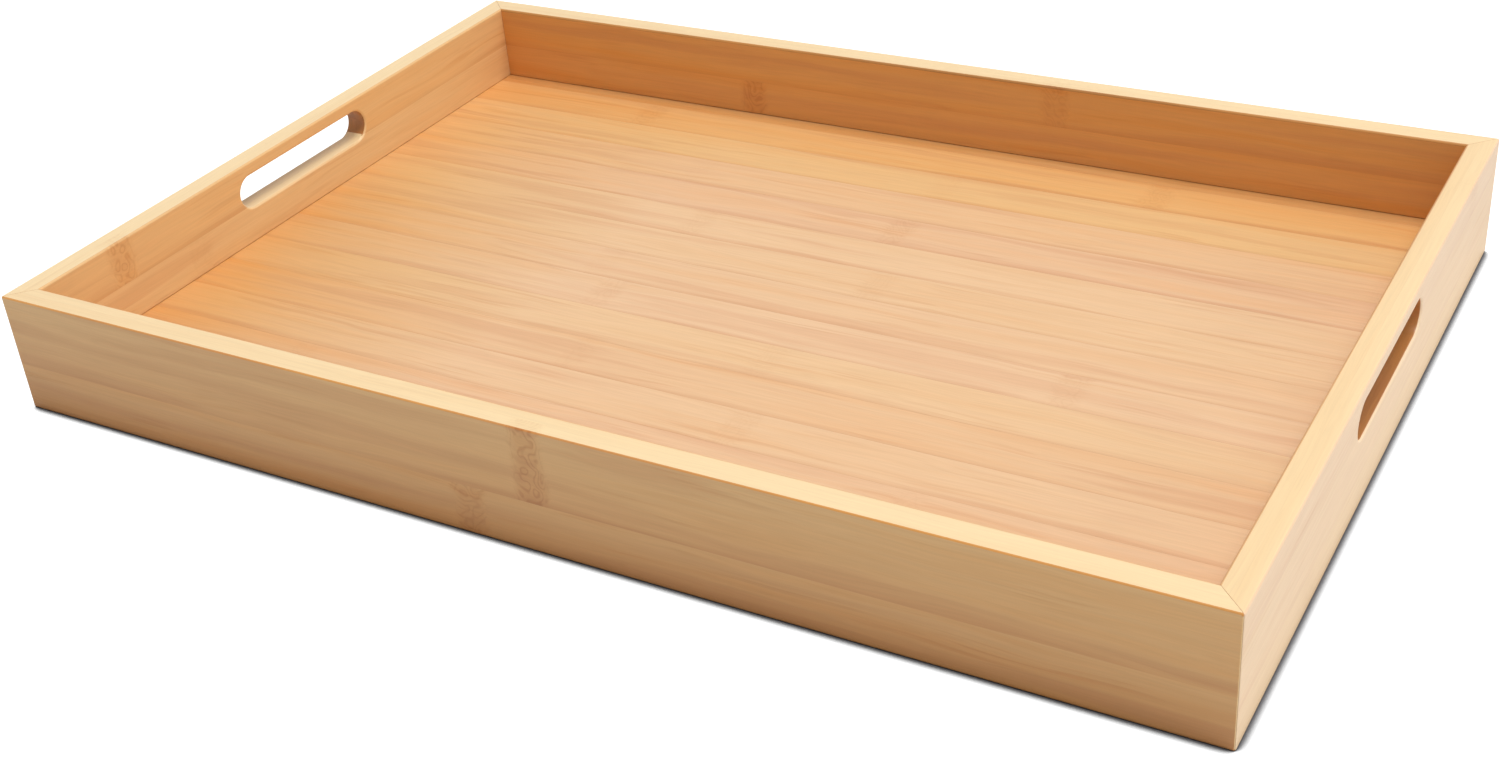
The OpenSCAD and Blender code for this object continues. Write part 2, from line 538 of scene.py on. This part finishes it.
# rail, ply and row: place along the rail and distance to the next in mm, and how plain it is
PLAIN_KNUCKLES = {
    ("front_rail", 0, 2): (1, 330, 1.0),
    ("front_rail", 0, 1): (-23.5, 420, 0.6),
    ("back_rail", 1, 2): (54, 410, 0.45),
    ("back_rail", 1, 1): (-80, 360, 0.8),
    ("left_handle_rail", 1, 2): (-99.5, 300, 0.8),
}
print("Knuckles given a place:", len(PLAIN_KNUCKLES))

# %% [markdown]
# Not every face of a strip looks the same. The rims are sanded across the edges of the strips,
# where the wood is paler, and knuckles hardly show. The cheeks of the slots are cut across the
# plies and drink in more lacquer, so they are the darkest, while their rounded mouths and the
# sill of the slot that is used the most are rubbed pale. So are the tray's four corners. The
# other arrises have darkened with handling, and the long walls have taken up dirt at their feet.

# %% Looks of the surfaces
# how far a face's unit normal reaches along an axis: square to it, mostly so, leaning, hardly
SQUARE = 0.98
MOSTLY = 0.8
LEANING = 0.2
HARDLY = 0.1
RIM_YELLOW = 0.8
RIM_KNUCKLE = 0.3
CHEEK_TONE = 0.95
CHEEK_STAIN = 0.35
SILL_TONE = 0.05
MOUTH_TONE = -0.15
CORNER_TONE = -0.25
FOOT_TONE = 0.27
FOOT_STAIN = 0.85
FOOT_HEIGHT = 28 * MM


def in_slot(face):
    """True for the cheeks of the hand slots and their rounded mouths."""
    place = face.calc_center_median()
    return (abs(place.y) < SLOT_LENGTH / 2 + SLOT_LIP and slot_low - SLOT_LIP < place.z < slot_high + SLOT_LIP
            and abs(place.x) > half_length - rail_thick - MM and abs(face.normal.x) < SQUARE)


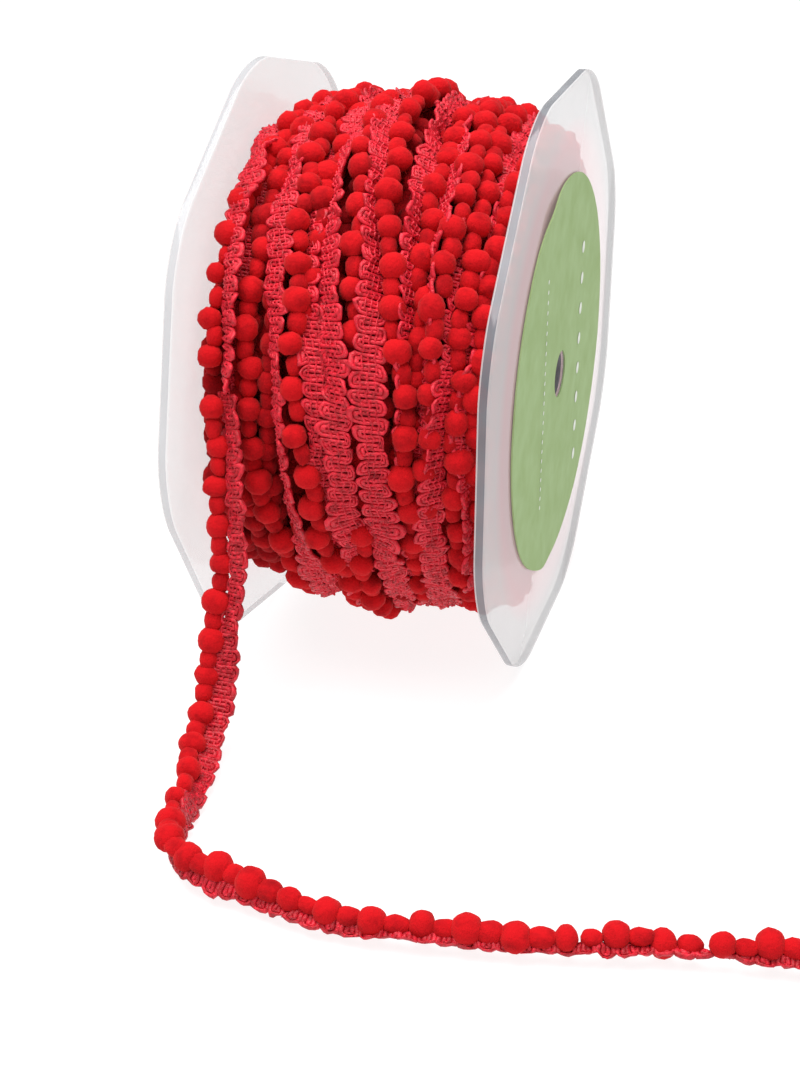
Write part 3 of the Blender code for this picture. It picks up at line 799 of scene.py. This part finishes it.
shader.inputs["Emission Strength"].default_value = PLATE_GLOW_STRENGTH
far_plastic = plastic.copy()
far_plastic.name = "far_clear_plastic"
far_plastic.node_tree.nodes[shader.name].inputs["Alpha"].default_value = FAR_PLATE_ALPHA
rim_plastic, shader = plastic_material("plate_rim", RIM_GREY, RIM_DARK, RIM_ALPHA)
far_rim_plastic, shader = plastic_material("far_plate_rim", FAR_RIM_GREY, FAR_RIM_DARK,
                                           FAR_RIM_ALPHA)


def make_plate(name, node, turn_degrees, finish, rim_finish):
    """One plate: a rounded octagon ring, pulled to its thickness, its edges softly rounded."""
    low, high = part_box(node)
    bm = bmesh.new()
    half_side = math.pi / PLATE_SIDES
    bmesh.ops.create_circle(bm, cap_ends=False, segments=PLATE_SIDES,
                            radius=PLATE_APOTHEM / math.cos(half_side),
                            matrix=Matrix.Rotation(half_side, 4, "Z"))
    bmesh.ops.bevel(bm, geom=bm.verts[:], affect="VERTICES", profile=0.5, material=-1,
                    offset=PLATE_CORNER_RADIUS * math.tan(half_side), segments=PLATE_CORNER_STEPS)
    rim = bm.edges[:]
    bmesh.ops.create_circle(bm, cap_ends=False, segments=len(rim), radius=BORE_RADIUS)
    bore = [edge for edge in bm.edges if edge not in rim]
    bmesh.ops.bridge_loops(bm, edges=rim + bore)
    grown = bmesh.ops.extrude_face_region(bm, geom=bm.faces[:])["geom"]
    raised = [part for part in grown if isinstance(part, bmesh.types.BMVert)]
    bmesh.ops.translate(bm, verts=raised, vec=(0.0, 0.0, PLATE_THICKNESS))
    place = Matrix.Translation((low.x, 0.0, AXIS_HEIGHT))
    turn = Matrix.Rotation(math.radians(turn_degrees), 4, "Z")
    bmesh.ops.transform(bm, verts=bm.verts,
                        matrix=place @ Matrix.Rotation(math.pi / 2, 4, "Y") @ turn)
    for vert in bm.verts:
        vert.co.z = max(vert.co.z, 0.0)
    bmesh.ops.recalc_face_normals(bm, faces=bm.faces)
    bm.normal_update()
    sides = [face for face in bm.faces if abs(face.normal.x) < 0.5]
    for face in sides:
        face.material_index = 1
    corners = [edge for edge in bm.edges
               if len({abs(face.normal.x) < 0.5 for face in edge.link_faces}) == 2]
    bmesh.ops.bevel(bm, geom=corners, affect="EDGES", profile=0.5, material=0,
                    offset=PLATE_EDGE_ROUND, segments=3)
    plate = add_piece(name, bm, finish, rim_finish)
    plate.data.set_sharp_from_angle(angle=math.radians(30.0))
    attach(plate, "root")
    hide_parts(node)


make_plate("left_plate", "flange_left", -14.0, far_plastic, far_rim_plastic)
make_plate("right_plate", "flange_right", 0.0, plastic, rim_plastic)

# The core tube: a grey moulded tube that carries the winding; only its bore is seen, dark
# inside the label's hole.
CORE_GREY = (0.16, 0.155, 0.16)
CORE_DARK = (0.07, 0.068, 0.07)

core_material, shader = plastic_material("grey_core", CORE_GREY, CORE_DARK, alpha=1.0)
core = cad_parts["core"]
core.data.materials.clear()
core.data.materials.append(core_material)

# The label: a round of soft green paper glued to the right plate, its edge lifting a little at
# the upper left and the lower left. Two plain rows of dots are printed on it.
LABEL_RADIUS = 38.0 * MM
LABEL_FACE = 29.02 * MM                   # its back, along X
LABEL_THICKNESS = 0.28 * MM
LABEL_RINGS = (4.5, 9.0, 14.0, 19.0, 24.0, 28.0, 31.0, 33.0, 35.0, 36.5, 38.0)   # mm
LABEL_STEPS = 96
LABEL_GREEN = (0.335, 0.47, 0.195)
LABEL_PALE = (0.39, 0.535, 0.25)
LABEL_INK = (0.86, 0.90, 0.80)
Lift = namedtuple("Lift", "angle spread height")       # degrees from the top to the front, mm
LABEL_LIFTS = (Lift(20.0, 9.0, 0.45), Lift(160.0, 11.0, 0.60))
LABEL_LIFT_FROM = 27.0 * MM               # the glue holds inside this radius
LABEL_COCKLE = 0.10 * MM                  # how high its soft waves are
LABEL_COCKLE_LENGTH = 9.0 * MM
DotRow = namedtuple("DotRow", "y top bottom count radius")     # mm, but for the count
DOT_ROWS = (DotRow(-14.0, 23.0, -22.0, 24, 0.42), DotRow(17.0, 20.0, -24.0, 8, 1.2))
DOT_PROUD = 0.03 * MM
DOT_CORNERS = 12


def paper_material(name, colour, pale):
    """Uncoated paper: soft mottling, and its fibres in fine relief."""
    material, nodes, links, shader = new_material(name, colour, 0.85)
    fibres = nodes.new("ShaderNodeGroup")
    fibres.node_tree = FIBRES
    fibres.inputs["Fineness"].default_value = 1600.0
    fibres.inputs["Patches"].default_value = 160.0
    tint = nodes.new("ShaderNodeValToRGB")
    tint.color_ramp.elements[0].position = 0.3
    tint.color_ramp.elements[0].color = (*colour, 1.0)
    tint.color_ramp.elements[1].position = 0.7
    tint.color_ramp.elements[1].color = (*pale, 1.0)
    links.new(fibres.outputs["Shade"], tint.inputs["Fac"])
    links.new(tint.outputs["Color"], shader.inputs["Base Color"])
    bump = nodes.new("ShaderNodeBump")
    bump.inputs["Strength"].default_value = 0.25
    bump.inputs["Distance"].default_value = 0.1 * MM
    links.new(fibres.outputs["Height"], bump.inputs["Height"])
    links.new(bump.outputs["Normal"], shader.inputs["Normal"])
    return material


paper = paper_material("label_paper", LABEL_GREEN, LABEL_PALE)
ink = paper_material("label_ink", LABEL_INK, LABEL_INK)
bm = bmesh.new()
spoke = [bm.verts.new((LABEL_FACE, 0.0, AXIS_HEIGHT + radius * MM)) for radius in LABEL_RINGS]
edges = [bm.edges.new(pair) for pair in zip(spoke, spoke[1:])]
bmesh.ops.spin(bm, geom=spoke + edges, cent=(0.0, 0.0, AXIS_HEIGHT), axis=(1.0, 0.0, 0.0),
               angle=2 * math.pi, steps=LABEL_STEPS, use_merge=True)
grown = bmesh.ops.extrude_face_region(bm, geom=bm.faces[:])["geom"]
raised = [part for part in grown if isinstance(part, bmesh.types.BMVert)]
bmesh.ops.translate(bm, verts=raised, vec=(LABEL_THICKNESS, 0.0, 0.0))
for vert in bm.verts:
    reach = math.hypot(vert.co.y, vert.co.z - AXIS_HEIGHT)
    angle = math.degrees(math.atan2(-vert.co.y, vert.co.z - AXIS_HEIGHT)) % 360.0
    loose = max(reach - LABEL_LIFT_FROM, 0.0) / (LABEL_RADIUS - LABEL_LIFT_FROM)
    for lift in LABEL_LIFTS:
        near = math.exp(-((angle - lift.angle) / lift.spread) ** 2)
        vert.co.x += lift.height * MM * near * loose ** 2
    vert.co.x += (noise.noise(vert.co / LABEL_COCKLE_LENGTH) + 1.0) / 2 * LABEL_COCKLE
bmesh.ops.recalc_face_normals(bm, faces=bm.faces)
for row in DOT_ROWS:
    for height in np.linspace(row.top, row.bottom, row.count):
        middle = Vector((LABEL_FACE + LABEL_THICKNESS + LABEL_COCKLE + DOT_PROUD, row.y * MM,
                         AXIS_HEIGHT + height * MM))
        place = Matrix.Translation(middle) @ Matrix.Rotation(math.pi / 2, 4, "Y")
        first = len(bm.faces)
        bmesh.ops.create_circle(bm, cap_ends=True, segments=DOT_CORNERS, radius=row.radius * MM,
                                matrix=place)
        bm.faces.ensure_lookup_table()
        for face in bm.faces[first:]:
            face.material_index = 1
label = add_piece("label_sheet", bm, paper, ink)
label.data.set_sharp_from_angle(angle=math.radians(40.0))
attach(label, "root")
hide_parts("label")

▶ **Written task**: Only the lines from the one bearing "Write part 3" through the one bearing "FAR_RIM_ALPHA)" should be repeated, exactly as given.

▶ **Answer for this exercise**:
Write part 3 of the Blender code for this picture. It picks up at line 799 of scene.py. This part finishes it.
shader.inputs["Emission Strength"].default_value = PLATE_GLOW_STRENGTH
far_plastic = plastic.copy()
far_plastic.name = "far_clear_plastic"
far_plastic.node_tree.nodes[shader.name].inputs["Alpha"].default_value = FAR_PLATE_ALPHA
rim_plastic, shader = plastic_material("plate_rim", RIM_GREY, RIM_DARK, RIM_ALPHA)
far_rim_plastic, shader = plastic_material("far_plate_rim", FAR_RIM_GREY, FAR_RIM_DARK,
                                           FAR_RIM_ALPHA)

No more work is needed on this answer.